> [PROBLEM TO SOLVE] Print again only this span: the line with "The Blender code for this object continues.", the line with "-0.014, 0.82, 0.60))", and all lines between them, exactly as given.

-- START --

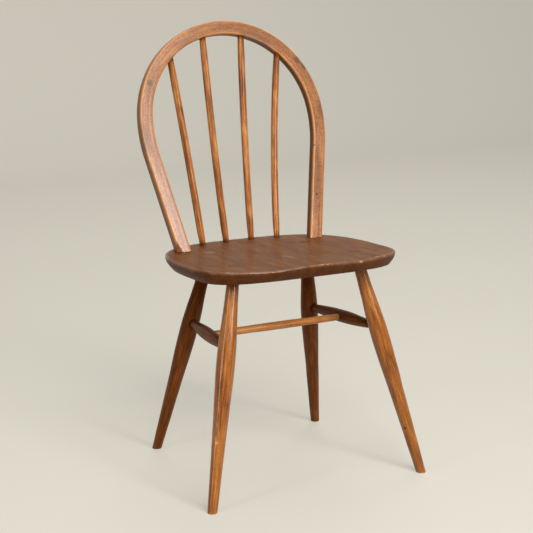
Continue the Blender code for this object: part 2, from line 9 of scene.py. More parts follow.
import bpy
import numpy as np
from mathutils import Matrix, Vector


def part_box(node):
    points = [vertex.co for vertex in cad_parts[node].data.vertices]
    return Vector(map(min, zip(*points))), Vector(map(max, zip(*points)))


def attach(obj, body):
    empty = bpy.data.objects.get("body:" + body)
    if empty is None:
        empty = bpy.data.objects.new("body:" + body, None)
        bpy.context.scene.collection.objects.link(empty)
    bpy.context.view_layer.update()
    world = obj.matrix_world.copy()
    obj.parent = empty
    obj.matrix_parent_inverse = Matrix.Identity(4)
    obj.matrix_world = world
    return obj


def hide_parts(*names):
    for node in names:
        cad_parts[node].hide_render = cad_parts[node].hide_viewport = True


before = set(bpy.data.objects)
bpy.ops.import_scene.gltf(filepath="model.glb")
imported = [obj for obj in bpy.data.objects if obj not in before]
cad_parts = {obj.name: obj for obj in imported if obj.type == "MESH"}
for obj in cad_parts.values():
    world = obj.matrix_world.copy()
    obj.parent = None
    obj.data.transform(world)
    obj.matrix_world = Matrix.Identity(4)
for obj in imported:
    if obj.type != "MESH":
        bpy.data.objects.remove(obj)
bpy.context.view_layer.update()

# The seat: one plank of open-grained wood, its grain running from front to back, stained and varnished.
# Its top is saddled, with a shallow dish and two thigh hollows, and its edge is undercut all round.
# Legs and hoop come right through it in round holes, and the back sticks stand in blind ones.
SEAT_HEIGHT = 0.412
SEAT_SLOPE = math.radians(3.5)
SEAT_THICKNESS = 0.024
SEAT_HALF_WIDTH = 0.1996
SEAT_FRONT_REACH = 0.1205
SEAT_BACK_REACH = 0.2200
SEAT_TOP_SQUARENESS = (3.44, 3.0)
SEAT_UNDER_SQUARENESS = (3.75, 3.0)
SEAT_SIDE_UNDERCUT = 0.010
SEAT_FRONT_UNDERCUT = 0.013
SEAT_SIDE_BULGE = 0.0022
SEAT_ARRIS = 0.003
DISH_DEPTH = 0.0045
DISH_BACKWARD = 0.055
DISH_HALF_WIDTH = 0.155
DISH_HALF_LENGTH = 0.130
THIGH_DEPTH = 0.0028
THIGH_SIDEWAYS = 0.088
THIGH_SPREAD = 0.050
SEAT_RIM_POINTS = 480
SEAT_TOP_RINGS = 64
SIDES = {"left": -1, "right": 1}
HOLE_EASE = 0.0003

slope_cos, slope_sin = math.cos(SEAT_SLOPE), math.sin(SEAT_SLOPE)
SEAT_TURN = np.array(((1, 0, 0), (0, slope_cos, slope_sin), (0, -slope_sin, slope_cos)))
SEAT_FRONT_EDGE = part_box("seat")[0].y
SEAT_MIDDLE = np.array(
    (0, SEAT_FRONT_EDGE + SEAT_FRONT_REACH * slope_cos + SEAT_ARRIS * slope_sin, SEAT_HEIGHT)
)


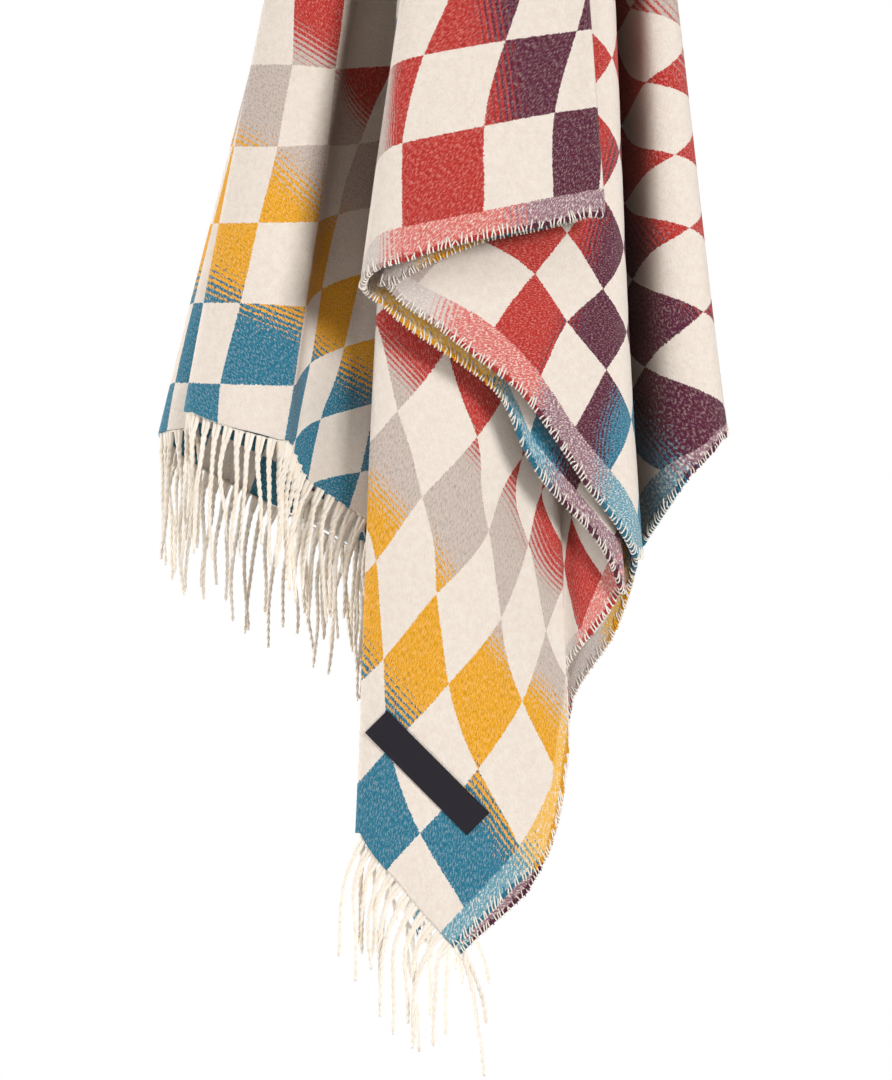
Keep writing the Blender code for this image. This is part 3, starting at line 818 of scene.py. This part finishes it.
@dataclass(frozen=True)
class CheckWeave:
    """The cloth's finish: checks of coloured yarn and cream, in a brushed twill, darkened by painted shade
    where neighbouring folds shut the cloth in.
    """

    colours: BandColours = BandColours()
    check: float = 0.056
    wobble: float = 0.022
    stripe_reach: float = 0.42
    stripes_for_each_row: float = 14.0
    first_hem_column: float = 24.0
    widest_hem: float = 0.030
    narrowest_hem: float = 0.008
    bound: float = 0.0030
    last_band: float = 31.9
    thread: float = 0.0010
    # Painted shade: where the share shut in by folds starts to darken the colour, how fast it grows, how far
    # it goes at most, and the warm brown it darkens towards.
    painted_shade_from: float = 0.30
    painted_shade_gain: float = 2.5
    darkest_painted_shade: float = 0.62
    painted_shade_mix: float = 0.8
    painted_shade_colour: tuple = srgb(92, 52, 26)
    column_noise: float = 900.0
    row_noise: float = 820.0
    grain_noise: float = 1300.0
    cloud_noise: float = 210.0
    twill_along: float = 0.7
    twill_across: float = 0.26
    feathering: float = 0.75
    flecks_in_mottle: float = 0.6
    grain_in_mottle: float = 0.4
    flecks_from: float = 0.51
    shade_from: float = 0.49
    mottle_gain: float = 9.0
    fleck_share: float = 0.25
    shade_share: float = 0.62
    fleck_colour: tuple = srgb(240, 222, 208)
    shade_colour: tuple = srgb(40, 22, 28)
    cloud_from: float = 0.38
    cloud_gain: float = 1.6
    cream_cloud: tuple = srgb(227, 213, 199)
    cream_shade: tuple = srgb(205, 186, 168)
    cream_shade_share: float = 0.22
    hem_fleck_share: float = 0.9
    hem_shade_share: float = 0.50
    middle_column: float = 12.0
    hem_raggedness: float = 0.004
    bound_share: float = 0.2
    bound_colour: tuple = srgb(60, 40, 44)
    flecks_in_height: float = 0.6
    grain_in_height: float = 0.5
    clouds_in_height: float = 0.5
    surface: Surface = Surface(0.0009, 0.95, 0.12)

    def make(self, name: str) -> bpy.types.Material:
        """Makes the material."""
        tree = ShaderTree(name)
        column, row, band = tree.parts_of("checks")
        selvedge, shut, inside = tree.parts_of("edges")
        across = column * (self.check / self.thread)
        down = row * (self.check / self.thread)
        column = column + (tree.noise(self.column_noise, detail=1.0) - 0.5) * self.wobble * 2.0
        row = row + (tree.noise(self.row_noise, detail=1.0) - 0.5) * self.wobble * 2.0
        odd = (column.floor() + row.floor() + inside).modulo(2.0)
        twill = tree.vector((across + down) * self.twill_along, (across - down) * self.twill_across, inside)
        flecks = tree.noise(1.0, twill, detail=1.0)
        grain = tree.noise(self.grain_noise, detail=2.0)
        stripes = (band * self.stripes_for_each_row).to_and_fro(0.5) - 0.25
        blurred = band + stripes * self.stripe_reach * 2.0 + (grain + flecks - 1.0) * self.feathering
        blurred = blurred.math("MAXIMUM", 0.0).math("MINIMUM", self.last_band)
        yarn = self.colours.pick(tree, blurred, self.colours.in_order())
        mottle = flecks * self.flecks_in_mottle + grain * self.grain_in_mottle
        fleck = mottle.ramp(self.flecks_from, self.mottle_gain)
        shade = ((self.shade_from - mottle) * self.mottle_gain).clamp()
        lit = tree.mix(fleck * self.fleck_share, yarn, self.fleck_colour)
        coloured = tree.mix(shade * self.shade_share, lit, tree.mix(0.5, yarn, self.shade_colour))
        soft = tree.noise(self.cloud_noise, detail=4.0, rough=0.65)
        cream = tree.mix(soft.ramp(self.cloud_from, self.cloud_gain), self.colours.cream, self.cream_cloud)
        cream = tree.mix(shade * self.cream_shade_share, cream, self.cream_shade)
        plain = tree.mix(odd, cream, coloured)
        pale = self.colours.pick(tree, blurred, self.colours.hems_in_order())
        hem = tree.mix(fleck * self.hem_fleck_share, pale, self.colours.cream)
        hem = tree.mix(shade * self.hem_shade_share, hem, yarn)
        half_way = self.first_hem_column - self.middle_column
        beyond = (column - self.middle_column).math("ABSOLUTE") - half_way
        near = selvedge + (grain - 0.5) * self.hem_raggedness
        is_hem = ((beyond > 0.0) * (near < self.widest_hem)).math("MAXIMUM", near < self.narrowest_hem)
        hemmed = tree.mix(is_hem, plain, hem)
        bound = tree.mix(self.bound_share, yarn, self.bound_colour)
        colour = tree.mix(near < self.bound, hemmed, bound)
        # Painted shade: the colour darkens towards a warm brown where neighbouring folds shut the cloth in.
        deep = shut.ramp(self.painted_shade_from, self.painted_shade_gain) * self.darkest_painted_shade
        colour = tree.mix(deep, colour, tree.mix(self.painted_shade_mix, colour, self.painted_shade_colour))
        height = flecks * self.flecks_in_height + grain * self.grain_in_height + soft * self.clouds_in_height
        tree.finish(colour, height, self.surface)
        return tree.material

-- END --
-- START --

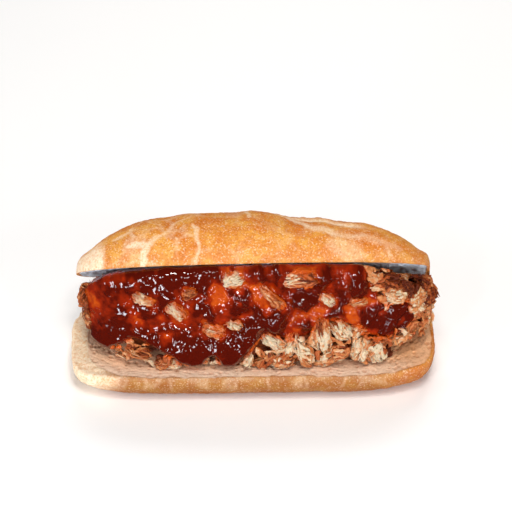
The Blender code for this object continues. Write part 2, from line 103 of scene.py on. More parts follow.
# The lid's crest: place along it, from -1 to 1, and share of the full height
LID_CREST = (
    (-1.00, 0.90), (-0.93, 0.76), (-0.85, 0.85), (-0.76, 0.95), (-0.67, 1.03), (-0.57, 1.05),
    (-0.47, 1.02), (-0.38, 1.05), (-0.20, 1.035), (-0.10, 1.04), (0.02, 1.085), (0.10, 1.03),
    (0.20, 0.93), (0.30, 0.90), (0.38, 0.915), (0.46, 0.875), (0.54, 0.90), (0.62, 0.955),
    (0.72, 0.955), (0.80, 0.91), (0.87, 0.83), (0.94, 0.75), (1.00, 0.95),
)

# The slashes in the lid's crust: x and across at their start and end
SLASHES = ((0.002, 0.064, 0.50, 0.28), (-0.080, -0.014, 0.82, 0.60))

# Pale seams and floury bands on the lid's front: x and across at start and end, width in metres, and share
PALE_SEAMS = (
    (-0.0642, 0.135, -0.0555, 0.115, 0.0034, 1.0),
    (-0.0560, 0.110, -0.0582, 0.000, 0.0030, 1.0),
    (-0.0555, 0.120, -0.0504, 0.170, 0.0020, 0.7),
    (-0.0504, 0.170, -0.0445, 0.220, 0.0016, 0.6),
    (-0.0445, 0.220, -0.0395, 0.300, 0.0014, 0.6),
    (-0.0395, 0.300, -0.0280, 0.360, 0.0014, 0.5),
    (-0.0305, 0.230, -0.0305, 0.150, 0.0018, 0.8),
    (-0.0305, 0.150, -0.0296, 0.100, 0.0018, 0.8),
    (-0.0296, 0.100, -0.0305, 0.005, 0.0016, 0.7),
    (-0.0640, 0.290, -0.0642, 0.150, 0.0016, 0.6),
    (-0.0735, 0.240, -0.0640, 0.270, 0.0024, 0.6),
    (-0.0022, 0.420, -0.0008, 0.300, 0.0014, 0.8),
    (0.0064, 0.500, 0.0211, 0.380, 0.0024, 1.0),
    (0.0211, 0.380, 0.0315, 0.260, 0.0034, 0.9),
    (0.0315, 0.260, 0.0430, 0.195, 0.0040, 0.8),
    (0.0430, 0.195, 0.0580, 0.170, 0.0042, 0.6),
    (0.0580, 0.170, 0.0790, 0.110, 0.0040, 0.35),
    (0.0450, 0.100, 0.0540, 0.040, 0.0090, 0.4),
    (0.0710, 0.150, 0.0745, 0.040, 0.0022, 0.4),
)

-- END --
-- START --

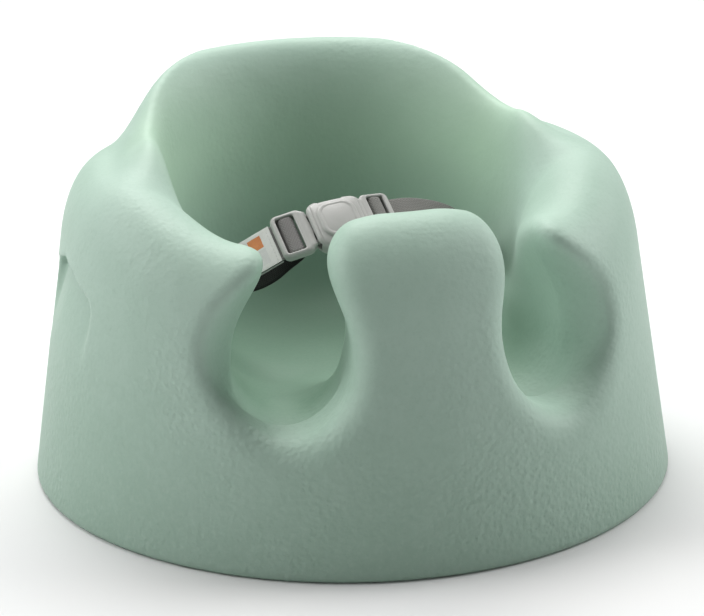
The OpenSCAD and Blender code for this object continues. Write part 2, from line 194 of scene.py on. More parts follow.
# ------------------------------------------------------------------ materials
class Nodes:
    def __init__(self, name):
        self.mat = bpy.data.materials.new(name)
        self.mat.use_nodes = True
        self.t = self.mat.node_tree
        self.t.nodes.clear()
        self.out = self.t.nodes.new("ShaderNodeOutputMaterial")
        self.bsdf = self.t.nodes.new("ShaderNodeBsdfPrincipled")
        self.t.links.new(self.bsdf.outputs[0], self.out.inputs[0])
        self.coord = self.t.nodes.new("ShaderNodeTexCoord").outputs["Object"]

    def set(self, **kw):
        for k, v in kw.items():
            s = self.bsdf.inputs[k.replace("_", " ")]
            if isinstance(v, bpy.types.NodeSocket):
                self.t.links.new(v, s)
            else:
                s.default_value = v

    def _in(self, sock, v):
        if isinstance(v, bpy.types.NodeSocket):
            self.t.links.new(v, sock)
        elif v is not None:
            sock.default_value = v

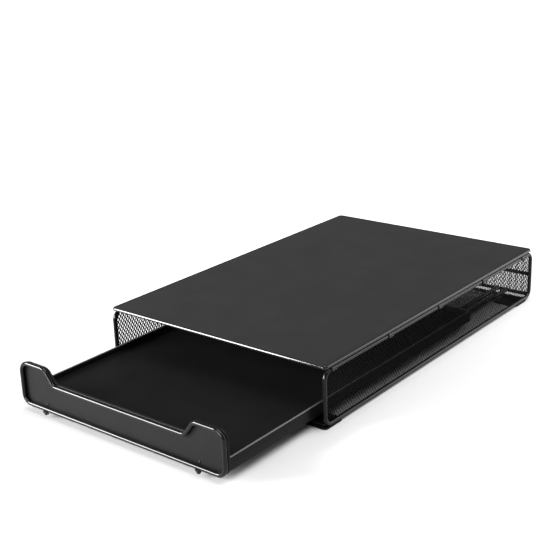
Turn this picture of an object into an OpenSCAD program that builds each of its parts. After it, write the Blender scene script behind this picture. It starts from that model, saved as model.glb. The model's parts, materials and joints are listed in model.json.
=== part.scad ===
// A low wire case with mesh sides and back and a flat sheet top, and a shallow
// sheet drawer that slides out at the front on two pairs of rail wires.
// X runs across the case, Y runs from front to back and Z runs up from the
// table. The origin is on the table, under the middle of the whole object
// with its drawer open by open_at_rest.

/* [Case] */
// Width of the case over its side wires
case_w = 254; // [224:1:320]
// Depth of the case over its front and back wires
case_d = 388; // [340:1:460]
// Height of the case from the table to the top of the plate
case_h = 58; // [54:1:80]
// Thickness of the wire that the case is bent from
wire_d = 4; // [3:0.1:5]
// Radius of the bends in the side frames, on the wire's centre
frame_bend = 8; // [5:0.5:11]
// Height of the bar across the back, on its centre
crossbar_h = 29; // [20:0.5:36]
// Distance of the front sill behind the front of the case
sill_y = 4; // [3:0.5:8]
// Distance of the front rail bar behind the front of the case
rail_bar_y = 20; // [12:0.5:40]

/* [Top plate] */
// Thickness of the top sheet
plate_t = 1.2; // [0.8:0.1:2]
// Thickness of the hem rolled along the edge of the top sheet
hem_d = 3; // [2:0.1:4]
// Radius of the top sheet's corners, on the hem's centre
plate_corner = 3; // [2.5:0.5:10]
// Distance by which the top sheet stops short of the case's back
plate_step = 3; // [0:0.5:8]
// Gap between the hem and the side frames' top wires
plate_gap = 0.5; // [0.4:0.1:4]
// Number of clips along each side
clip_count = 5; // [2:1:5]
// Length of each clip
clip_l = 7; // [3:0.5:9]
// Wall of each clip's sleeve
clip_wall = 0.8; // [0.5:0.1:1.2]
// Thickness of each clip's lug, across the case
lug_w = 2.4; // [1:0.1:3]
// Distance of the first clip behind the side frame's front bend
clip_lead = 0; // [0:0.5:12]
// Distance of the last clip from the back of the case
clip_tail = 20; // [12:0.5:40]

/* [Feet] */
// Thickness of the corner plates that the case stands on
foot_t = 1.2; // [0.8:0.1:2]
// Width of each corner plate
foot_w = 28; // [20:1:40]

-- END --

> [CORRECT RESPONSE]
The Blender code for this object continues. Write part 2, from line 103 of scene.py on. More parts follow.
# The lid's crest: place along it, from -1 to 1, and share of the full height
LID_CREST = (
    (-1.00, 0.90), (-0.93, 0.76), (-0.85, 0.85), (-0.76, 0.95), (-0.67, 1.03), (-0.57, 1.05),
    (-0.47, 1.02), (-0.38, 1.05), (-0.20, 1.035), (-0.10, 1.04), (0.02, 1.085), (0.10, 1.03),
    (0.20, 0.93), (0.30, 0.90), (0.38, 0.915), (0.46, 0.875), (0.54, 0.90), (0.62, 0.955),
    (0.72, 0.955), (0.80, 0.91), (0.87, 0.83), (0.94, 0.75), (1.00, 0.95),
)

# The slashes in the lid's crust: x and across at their start and end
SLASHES = ((0.002, 0.064, 0.50, 0.28), (-0.080, -0.014, 0.82, 0.60))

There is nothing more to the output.